Tarzan, Africa, and Cellphones

After writing Thursday’s post about the August 25, 2005 NYT article on soaring cellphone use in Africa, I got the urge to reread Tarzan. It must have been this memorable line from journalist Sharon LaFraniere’s article:

On a continent where some remote villages still communicate by beating drums, cellphones are a technological revolution akin to television in the 1940’s in the United States.

Beating drums. Beating drums. Now where had I seen that before?

Oh, here, in Edgar Rice Burroughs’ original Tarzan of the Apes, when he describes the fictional “Dum-Dum” ritual. This ritual “marked important events in the life of the tribe–a victory, the capture of a prisoner, the killing of some large fierce denizen of the jungle, the death or accession of a king, and were conducted with set ceremonialism” (page 52 in my worn and tattered 1982 edition of the novel, featuring cover art by former DC Comics illustrator Neal Adams). (Cover art, I should add, that my tweenage self in 1982 found, uh, titillating, to say the least, with that half-naked Jane lying on the jungle floor.)

The kicker with the Dum-Dum ceremony is that the “tribe” Burroughs writes about is an ape tribe. During this particular Dum-Dum dance, celebrating the slaying of another tribe’s ape, female apes beat drums while males dance and attack the dead enemy gorilla. The Dum-Dum culminates with the apes devouring the mutilated dead ape.

Now, there is a human tribe in Tarzan as well. What’s disturbing in Burroughs’ imagination is that their human rituals closely resemble the ape rituals. In one celebration, women sit in a large circle, “yelling and beating upon drums” (81), while warriors dance around their still-alive prisoner, piercing his “eyes, ears, arms, and legs” with spears (81). The dance ends with the women “preparing the prisoner for their cooking pots” (82).

The only significant difference between the two rituals is that the apes’ victim is already dead, while the cannibals’ victim is alive during the ritual. This detail makes the Blacks seem all the more savage, for the ethics of other jungle creatures “meted a quick and merciful death to their victims” (80).

The black Africans are nothing more than jungle animals in Burroughs’ classic work, with “bestial faces, …yellow teeth, … [and] demon eyes” (176).

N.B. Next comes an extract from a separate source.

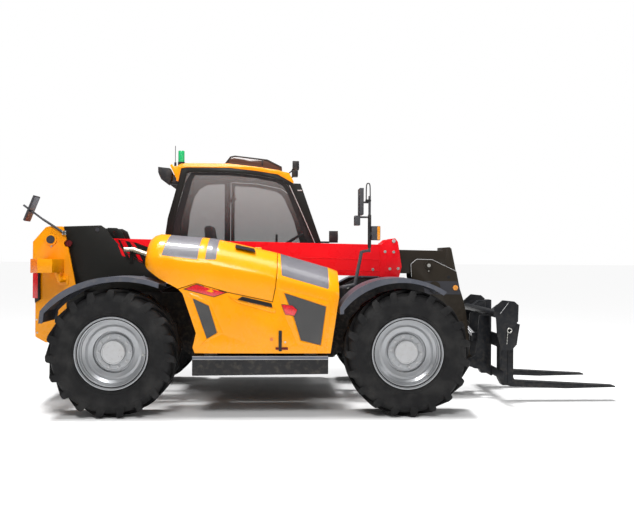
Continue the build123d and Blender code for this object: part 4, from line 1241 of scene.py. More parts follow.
    def tyre(self, centre: Point) -> Piece:
        """A tyre: a turned carcass with swept lugs on both shoulders.

        Args:
            centre: The wheel's centre.

        Returns:
            The tyre.
        """
        inner = [(radius, -reach) for radius, reach in reversed(self.carcass[:-1])]
        carcass = self.turned("tyre", [*self.carcass, *inner], centre, True)
        lug, pitch = self.lug_piece(centre), TURN / self.lugs_a_side
        with Bench.editing(lug):
            bpy.ops.mesh.spin(
                steps=self.lugs_a_side - 1, angle=TURN - pitch, dupli=True, center=Vector(centre),
                axis=(0.0, 1.0, 0.0),
            )
        flip = Matrix.Translation(centre) @ Matrix.Rotation(pitch / 2, 4, "Y") @ Matrix.Diagonal((1, -1, 1, 1))
        far = Bench.copy(lug, "far_lugs", flip @ Matrix.Translation(-Vector(centre)))
        return Bench.join("tyre", [carcass, lug, far])

    def cap_piece(self, centre: Point) -> Piece:
        """The hub's cap and wheel nuts in cups, with cap screws and a grease nipple.

        Args:
            centre: The wheel's centre.

        Returns:
            The cap with its small parts.
        """
        radius, border, depth = self.cup
        cup = Bench.rod("cup", *self.cup_ends, radius)
        Bench.pick_faces(cup, (0, 0, 1))
        with Bench.editing(cup, whole=False):
            bpy.ops.mesh.inset(thickness=border)
            Bench.push((0.0, 0.0, -depth))
        cup = Bench.join("cup", [cup, Bench.rod("nut", *self.nut), Bench.rod("stud", *self.stud)])
        nipple = Bench.rod("nipple", *self.nipple)
        x, y, z = centre
        face, top = (x, y - self.hub_face, z), (x, y - self.cap_face, z)
        return Bench.join("cap", [
            self.turned("cap", self.cap, centre),
            Bench.scatter("nuts", cup, ring(face, *self.nut_circle), (0, -1, 0)),
            Bench.bolts("screws", *self.screw, ring(top, *self.screw_circle), -1),
            Bench.scatter("nipples", nipple, ring(top, *self.nipple_circle), (0, -1, 0)),
        ])

    def valve(self, centre: Point) -> Piece:
        """The tyre's valve, on the rim's barrel.

        Args:
            centre: The wheel's centre.

        Returns:
            The valve.
        """
        foot = Vector(centre) + Vector(self.valve_foot)
        parts = [Bench.rod("valve", foot, foot + Vector(way), *sizes) for way, *sizes in self.valve_parts]
        return Bench.join("valve", parts)

    def build(self) -> None:
        """Builds one wheel, and sets a copy of it at each corner."""
        centre = (REAR_AXLE, -self.middle, AXLE_HEIGHT)
        parts = (
            ("tyre", self.tyre(centre), Finish.TYRE, "tyre_rubber"),
            ("rim", self.turned("rim", self.rim, centre, True), Finish.RIM, "rim_silver"),
            ("hub", self.turned("hub", self.hub, centre), Finish.RIM, "rim_silver"),
            ("cap", self.cap_piece(centre), Finish.HUB, "rim_silver"),
            ("valve", self.valve(centre), Finish.ZINC, None),
        )
        home = Matrix.Translation(-Vector(centre))
        for end, axle, side, degrees in self.corners:
            corner = f"{end}_{side.tag}"
            turn = Matrix.Rotation(math.radians(degrees), 4, "Y")
            flip = Matrix.Diagonal((1, -side.value, 1, 1))
            goal = Matrix.Translation((axle, side.value * self.middle, AXLE_HEIGHT))
            for kind, pattern, finish, slot in parts:
                piece = Bench.copy(pattern, f"{kind}_of_{corner}", goal @ turn @ flip @ home)
                stands_for = [f"{kind}_{corner}"] if kind in ("tyre", "rim") else []
                self.place(piece, finish, "wheel_" + corner, 38.0, stands_for, slot)
        for _, pattern, _, _ in parts:
            bpy.data.objects.remove(pattern)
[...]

It doesn’t take a genius to know that Burroughs was writing from a racist viewpoint, playing upon the ignorant stereotypes of the time (1912). Sadly, with the NYT‘s allusion to “beating drums,” this Newspaper of Record rearticulates the same stereotypes, albeit disguised as a liberal self-congratulatory note on the progress of the continent.

Cellphones in Africa (New York Times article)

There’s an article in the Times about the amazing popularity of cellphones in Africa. Factually, the data is quite amazing: between 1999 and 2004, the number of subscribers to mobile phone services increased at an annual rate averaging 58 percent. There are now nearly 77 million cellphone subscribers in Africa, up from just 7.5 million a few years ago.

As I said, the data is amazing.

But the article itself and the presentation of the numbers is shockingly full of a number of egregious American stereotypes about Africa. A generous reading of the article would be that the reporter, Sharon LaFraniere, is attempting to show how Africa is so not like what we think it is. But in doing so, she replays and builds upon a dozen different negative images of Africa. The title itself–“Cellphones Catapult Rural Africa to 21st Century”–presumes that all of rural Africa is exactly the same, and that this gigantic generalized Africa has been, prior to the appearance of the cellphone, stuck in a backwards, even primitive era. It reminds me of The Gods Must Be Crazy, except substitute a Coke bottle with a Nokia. In either case, Africans are primitive people “rescued” by Western culture and technology.

But wait, there’s more.

In the following lines from the article, I don’t know who should be more offended, Africans or Mongolians:

Africa’s cellphone boom has taken the industry by surprise. Africans have never been rabid telephone users; even Mongolians have twice as many land lines per person.

Perhaps the most offensive stereotype evoked in the article is this description of Africa that would fit better in a Tarzan movie:

On a continent where some remote villages still communicate by beating drums, cellphones are a technological revolution akin to television in the 1940’s in the United States.

Did I really just read that? “Beating drums”?

Even if it’s true (and I’m not saying it is), the image of the black African beating a drum is so loaded with cultural stereotypes and assumptions that it really shouldn’t be the basis of a metaphor in a serious journalistic piece. The image speaks volumes about power, control, language, and technology, and in every way positions Europe and North America as superior to Africa.

I think it’s time to go read some Edgar Rice Burroughs.